As we start diabetes awareness month for this year, I started to reflect on strange things. The biggest being how much I hate this disease. Not what you usually think people are maybe going to say when it is supposed to be a month of awareness. But it is looking at things that people maybe don’t think about in terms of diabetes.
I hate the way it keeps me awake at night. I hate that it involves me having to constantly e thinking about what I eat and how it will affect me. It can keep me awake in so many different ways – from dealing with a stubborn low or high blood sugar or even waiting for your continuous glucose monitor to warm up so that I can go to bed and at least have a small bit of comfort knowing that something is at least looking out for me while I sleep.

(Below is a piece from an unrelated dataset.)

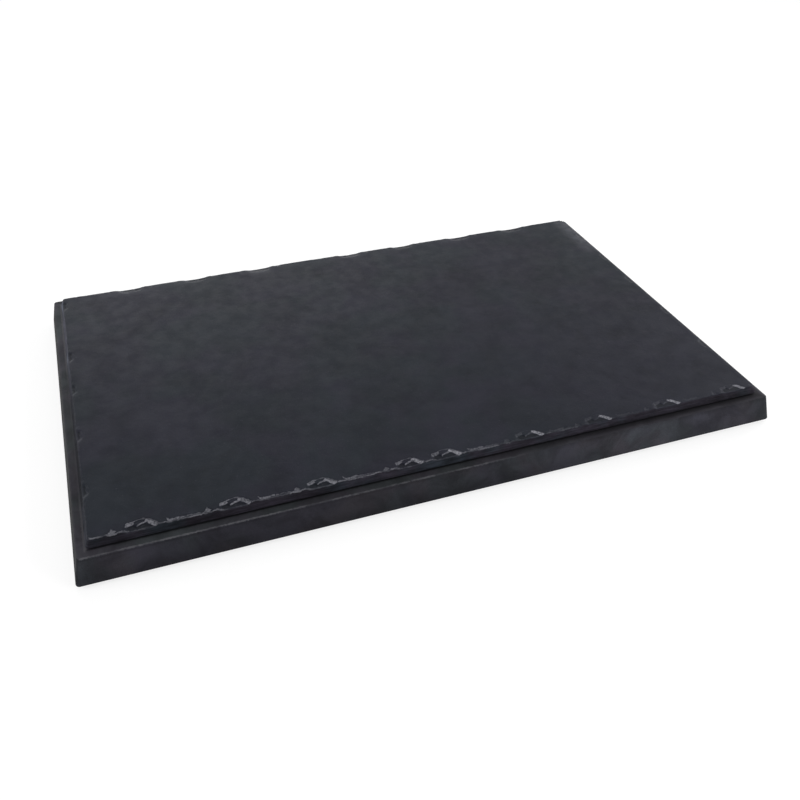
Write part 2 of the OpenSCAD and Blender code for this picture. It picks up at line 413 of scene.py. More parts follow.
def chips(x, y, settings, half):
    """At each point: depth cut by chips and hollow, paleness (partly a painted highlight), and distances (mm)
    inside the outlines.
    """
    out = {name: np.zeros_like(x) for name in ("depth", "pale", "hollow")}
    out.update({name: np.full_like(x, -FAR_AWAY) for name in ("hood", "floor", "facet", "arc")})
    cuts = {kind: sized(shares, settings, settings.draft + 2 * MM) for kind, shares in CUTS.items()}
    facets = [(sized(shares, settings), pale, False) for pale, *shares in FACETS]
    facets.append((sized(STROKE, settings), 1.0, True))
    for number, (side, shares) in enumerate(FLAKE_SHARES.items()):
        along, inward = edge_frame(side, x, y, half)
        edge = 2 * half[1 if side in ("left", "right") else 0]
        size = SIDE_SIZES[side]
        room = ROOM * settings.flake * size
        for order, share in enumerate(shares):
            seed = 100 * number + order
            grow = size * np.random.default_rng(seed).uniform(0.94, 1.06)
            place = share * edge
            close = (np.abs(along - place) < 1.8 * settings.flake) & (inward < 1.4 * settings.reach)
            near = np.flatnonzero(close)
            shift = 0.35 * MM * cloud_noise(along[near], inward[near], 3 * MM, seed, 2)
            u, v = (along[near] - place) / grow + shift, inward[near] / grow + shift
            before = order > 0 and place - shares[order - 1] * edge < room
            after = order + 1 < len(shares) and shares[order + 1] * edge - place < room
            strength = edge_strength(side, place)
            deep = size * (0.45 + 0.55 * strength if side == "front" else 0.6)
            depth = np.zeros_like(u)
            for kind, shape in cuts.items():
                if (kind == "lip" and after) or (kind == "nick" and before):
                    continue
                far = -outline_distance(u, v, shape) / MM * grow
                depth += riser(kind, far, v, settings) * deep
                if kind in out:
                    out[kind][near] = np.maximum(out[kind][near], far)
                if kind == "hood":
                    upper = (v > 0.5 * settings.reach) | (u > -0.5 * settings.flake)
                    out["arc"][near] = np.where(upper, np.maximum(out["arc"][near], far), out["arc"][near])
            for shape, pale, always in facets:
                start = shape[0][0] / settings.flake
                if (start > 0.1 and after) or (start < -1.2 and before):
                    continue
                far = -outline_distance(u, v, shape) / MM * grow
                closer = far > out["facet"][near]
                # Painted highlight: how pale each facet is drawn, by its place along the edge.
                clearness = end_strength(place) if always and side == "front" else strength
                out["facet"][near] = np.where(closer, far, out["facet"][near])
                out["pale"][near] = np.where(closer, pale * clearness, out["pale"][near])
            long, wide = (size_mm * MM for size_mm in HOLLOW_SIZE)
            hollow = np.exp(-(((u + settings.flake / 2) / long) ** 2) - (v / wide) ** 2)
            out["hollow"][near] = np.maximum(out["hollow"][near], hollow * HOLLOWS[side])
            out["depth"][near] = np.maximum(out["depth"][near], depth)
    out["depth"] += out["hollow"] * MM
    return out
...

I have the way that it caused others to treat me throughout my life. From people saying I was contagious to people just not understanding that there is no such thing as a “good” type of diabetes, I hate it all. Throughout school, I never had many friends. I hate that too. I was always the outcast, the kid that everyone didn’t want to be around. And as a human being, that can hurt. It doesn’t feel good.
I hate the fact that I have had to go to the emergency room SO MANY TIMES. I have been there so often I pretty much know where everything is. I even have figured out how to speak their language and read the monitors. I hate the fact that I have woken up in a room surrounded by doctors and nurses, and not knowing how I got there. I hate that I have had to be admitted to an ICU in multiple cities because of diabetes. I hate all of the tests. The exams. The questions. The fact that whenever I see a new doctor the first thing they see is someone with diabetes. Even before I have had the chance to talk to them, there first thought is “how does the diabetes affect this”?
I hate the fact that my whole life has led to a point where I have so much anxiety that I have never been able to walk up to someone and talk to them. I hate the fact that I have never been on a single date in my life. I hate that I maybe put out a vibe that that is okay with me. I just hate the way that nothing has seemed to turn out well for me.
I hate the fact that diabetes has affected my life at school. I’ve missed so many classes, had to do extra work to catch up…because of doctors’ appointments, hospital admissions, or just plain feeling not quite right. It has affected my work life too. So many times, I drop low when I try to do physical work. I hate that.
I hate the fact that I feel like it wouldn’t be safe to live on my own with how I have woken up to paramedics over me, giving me medication to bring my blood sugar back up. I hate that people don’t understand that and will constantly try to tell me I just need to “grow up” and get my own place. I hate that even when I try to explain the reason to them it just goes right over their heads.
Diabetes sucks. And this is just a short look at some of the things I hate about it.